● DESCRIPTION OF THE TASK
Only the lines from the start up to and including the line containing "notch = run_at_height(shape, SLEEVE_TOP)" should be repeated, word for word.

****************************************

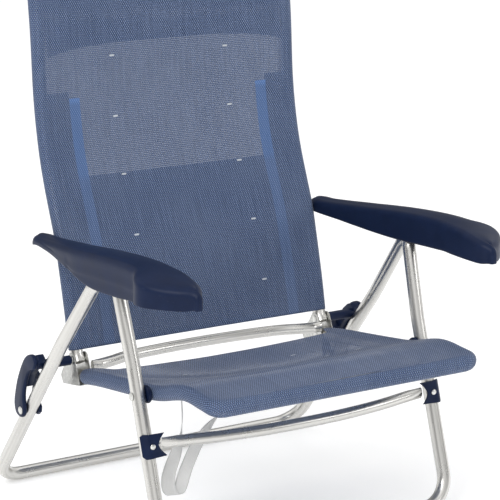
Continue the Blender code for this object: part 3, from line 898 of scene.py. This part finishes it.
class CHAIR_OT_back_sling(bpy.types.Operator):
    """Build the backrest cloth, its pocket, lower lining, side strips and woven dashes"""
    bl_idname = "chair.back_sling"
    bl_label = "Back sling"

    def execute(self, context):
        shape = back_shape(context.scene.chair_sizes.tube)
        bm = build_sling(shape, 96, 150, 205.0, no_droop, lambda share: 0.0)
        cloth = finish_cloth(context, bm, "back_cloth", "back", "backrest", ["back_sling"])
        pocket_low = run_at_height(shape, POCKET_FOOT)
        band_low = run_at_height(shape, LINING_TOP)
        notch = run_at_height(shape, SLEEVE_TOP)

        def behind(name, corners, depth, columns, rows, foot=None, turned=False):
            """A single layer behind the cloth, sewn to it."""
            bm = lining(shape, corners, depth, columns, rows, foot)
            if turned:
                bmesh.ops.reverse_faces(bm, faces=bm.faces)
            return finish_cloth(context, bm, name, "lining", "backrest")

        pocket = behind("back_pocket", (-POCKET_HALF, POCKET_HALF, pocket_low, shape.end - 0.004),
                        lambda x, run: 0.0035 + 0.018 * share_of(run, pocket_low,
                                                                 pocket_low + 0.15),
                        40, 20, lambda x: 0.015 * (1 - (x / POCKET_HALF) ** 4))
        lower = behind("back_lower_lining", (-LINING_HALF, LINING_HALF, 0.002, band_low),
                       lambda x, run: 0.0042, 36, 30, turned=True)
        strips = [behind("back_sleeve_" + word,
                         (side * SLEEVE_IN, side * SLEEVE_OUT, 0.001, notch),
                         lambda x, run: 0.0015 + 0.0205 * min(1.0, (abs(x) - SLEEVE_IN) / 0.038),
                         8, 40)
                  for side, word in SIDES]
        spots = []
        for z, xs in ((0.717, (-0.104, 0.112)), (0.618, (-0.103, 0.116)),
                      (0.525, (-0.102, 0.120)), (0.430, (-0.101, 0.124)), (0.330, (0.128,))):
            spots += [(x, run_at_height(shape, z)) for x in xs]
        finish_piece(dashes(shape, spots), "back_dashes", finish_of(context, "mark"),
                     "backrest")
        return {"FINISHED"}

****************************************

● RESPONSE TO THE TASK
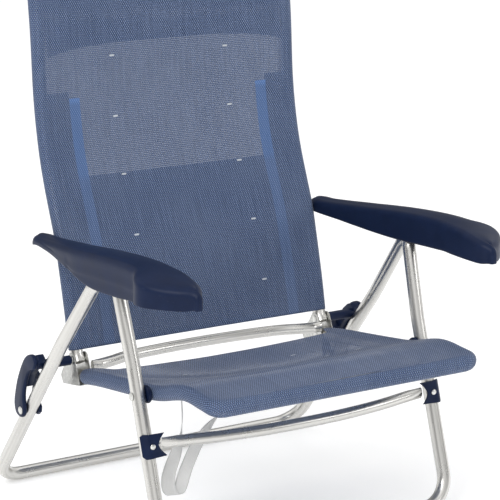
Continue the Blender code for this object: part 3, from line 898 of scene.py. This part finishes it.
class CHAIR_OT_back_sling(bpy.types.Operator):
    """Build the backrest cloth, its pocket, lower lining, side strips and woven dashes"""
    bl_idname = "chair.back_sling"
    bl_label = "Back sling"

    def execute(self, context):
        shape = back_shape(context.scene.chair_sizes.tube)
        bm = build_sling(shape, 96, 150, 205.0, no_droop, lambda share: 0.0)
        cloth = finish_cloth(context, bm, "back_cloth", "back", "backrest", ["back_sling"])
        pocket_low = run_at_height(shape, POCKET_FOOT)
        band_low = run_at_height(shape, LINING_TOP)
        notch = run_at_height(shape, SLEEVE_TOP)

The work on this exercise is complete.